A crise da narrativa, assim não se deve as novas mídias que as potencializaram, mas ao fato “de que o mundo está inundado de informações. O espírito da narração está sendo sufocado pela enxurrada de informações” (pg. 20), mas o que é então a narração ? Han citando Walter Benjamin invoca Heródoto, narrando a derrota do rei egípcio Psamenit ao rei persa Cambises, após sua derrota.
O rei persa humilha-o fazendo ver a filha tornando-se criada e o filho sendo executado, mas o rei Egípcio permaneceu imóvel olhando para o chão, porém quando viu seus escravos como prisioneiros, “bateu em sua cabeça com os punhos e expressou profunda tristeza” (pg. 22), pois ao se lamentar pelos servos “destroem a tensão narrativa” (pg. 22).
Cita que para Benjamin, o primeiro sinal do declínio da narração é o surgimento do romance no início da época moderna (pg. 23), com sua condição de experiência e sabedoria a narração sabe aconselhar “sobre a vida” (pg. 24), a comunidade narrativa é uma “comunidade de ouvintes atentos” (pg. 25), há nela uma escuta cuidadosa.
As narrativas políticas e ideológicas modernas estão atrás de fatos curiosos, pitorescos e picantes, não há nela nada de sabedoria, move o público pelo impacto e pela pressa da informação “quente” e resumida, não há narração, não há escuta atenta e quando há é pelo êxtase ou pelo espetáculo promovido, é retirada do contexto de uma narração.
Aqueles que ainda existem em legalismos e moralismo, contraditoriamente com o cotidiano que vivem, presente na narrativa religiosa moderna, deveriam lembrar de fatos como o não julgamento da mulher adultera (que devia ser apedrejada pelo costume judaico da época) e Jesus “não a julga” (João 8,3), o testemunho do pecador que senta-se ao fundo enquanto o fariseu senta-se a frente e se sente orgulhoso porque “porque não sou como os demais homens, roubadores, injustos e adúlteros” (Lucas 18,11-13), e ainda o desafio de Jesus ao curar um homem da mão seca em dia de sábado (Mc 2,4): “E perguntou-lhes: “É permitido no sábado fazer o bem ou fazer o mal?
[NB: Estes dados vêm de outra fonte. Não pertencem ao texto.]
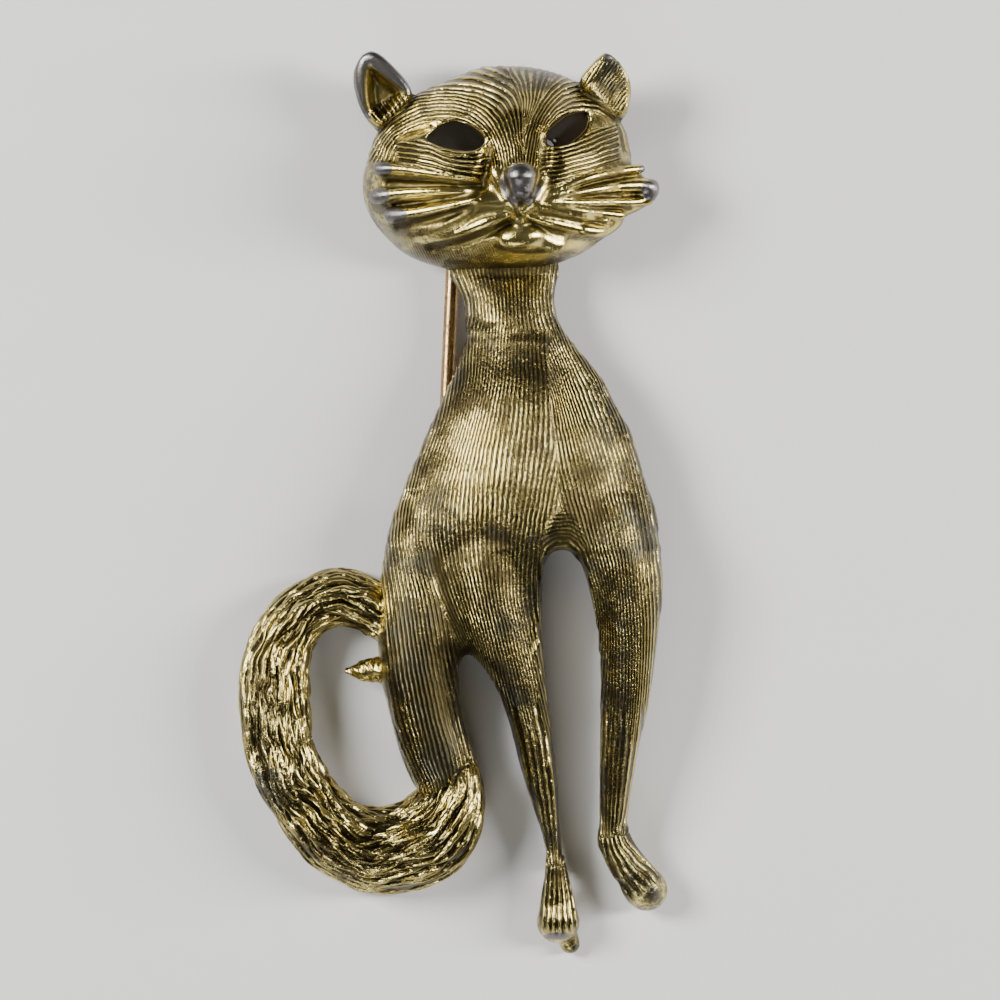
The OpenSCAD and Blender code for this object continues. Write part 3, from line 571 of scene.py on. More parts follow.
def along_form(block, rows, y0, length, x0, width, height, inset=0.0):
    """A form laid down the brooch, or with an inset the hollow inside it."""
    table = smooth_rows(rows)

    def shape(x, y, z):
        at = np.clip((y0 - y) / length, table[0, 0], table[-1, 0])
        mid = x0 + column(table, at, 1) * BODY_W
        half = column(table, at, 2) * width / 2 - inset
        foot = column(table, at, 3) * RIM
        top = column(table, at, 4) * height - inset
        d = section_field(block, x - mid, half, half, foot, top, z)
        return closed_dome(d, np.maximum(y - y_high, y_low - y), half, foot, top, z, inset)

    y_low, y_high = y0 - table[-1, 0] * length, y0 - table[0, 0] * length
    mids = x0 + table[:, 1] * BODY_W
    margin = 2.6
    reach = (table[:, 2] * width / 2).max() + margin
    return (shape, (mids.min() - reach, y_low - margin, -1),
            (mids.max() + reach, y_high + margin, height + 1.5))


def head_form(block, lift=None, inset=0.0):
    """The head's dome, with the face's modelling on it if a lift is given."""
    table = smooth_rows(HEAD)

    def shape(x, y, z):
        at = np.clip((CROWN - y) / HEAD_L, 0, 1)
        left = column(table, at, 1) * HEAD_W - inset
        right = column(table, at, 2) * HEAD_W - inset
        top = column(table, at, 3) * HEAD_H - inset
        raised = 0.0 if lift is None else lift(x, y)
        d = section_field(block, x - HEAD_X, left, right, RIM, top, z, raised)
        return closed_dome(d, np.maximum(y - CROWN, JAW - y), np.minimum(left, right), RIM, top,
                           z, inset)

    return shape, (HEAD_X - 0.6 * HEAD_W, JAW - 1, -1), (HEAD_X + 0.6 * HEAD_W, CROWN + 1, 12.5)


def tail_place(x, y):
    """Angle round the curl in degrees, and the arm's length there."""
    angle = np.degrees(np.arctan2((y - CURL_Y) * 2 / CURL_L, (x - CURL_X) * 2 / CURL_W)) % 360
    a = np.radians(angle)
    return angle, np.hypot(CURL_W / 2 * np.cos(a), CURL_L / 2 * np.sin(a))


def tail_form(block, inset=0.0):
    """The tail's round back, bent round the curl."""
    table = smooth_rows(TAIL)

    def shape(x, y, z):
        angle, arm = tail_place(x, y)
        at = np.clip(angle, table[0, 0], table[-1, 0])
        out = np.hypot(x - CURL_X, y - CURL_Y) - column(table, at, 1) * arm
        half = column(table, at, 2) * TAIL_W / 2 - inset
        top = column(table, at, 3) * TAIL_H - inset
        d = section_field(block, out, half, half, 0.0, top, z, steady=False)
        ends = np.maximum(table[0, 0] - angle, angle - table[-1, 0]) * np.pi / 180 * arm
        return closed_dome(d, ends, half, 0.0, top, z, inset)

    return (shape, (CURL_X - 0.62 * CURL_W, CURL_Y - 0.62 * CURL_L, -1),
            (CURL_X + 0.62 * CURL_W, CURL_Y + 0.62 * CURL_L, TAIL_H + 1.5))


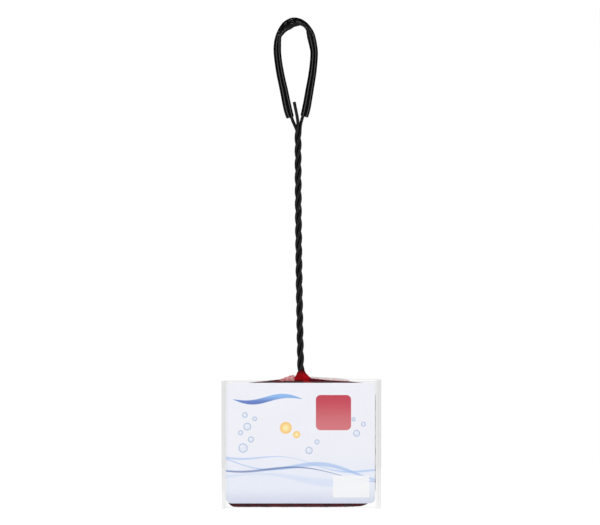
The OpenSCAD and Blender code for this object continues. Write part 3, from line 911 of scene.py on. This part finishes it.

Salvar uma vida ou deixá-la morrer?” Mas eles nada disseram”, a narrativa bíblica sempre faz deste distanciamento um modo de pensar e repensar valores, não é o maniqueísmo e o moralismo moderno.
Também são narrações as históricas de piratas e as histórias impressionantes dos Vikings, anteriores ao período das navegações e do mercantilismo e ainda dos paraísos fiscais em ilhas espalhadas por todo o globo, com a complacência de “estados legais e morais”, onde se depositam o dinheiro público roubado das nações e dos próprios povos por políticos.
Han, Byung-Chul. A crise da narração, trad. Daniel Guilhermino. Petrópolis, RJ: Vozes, 2023.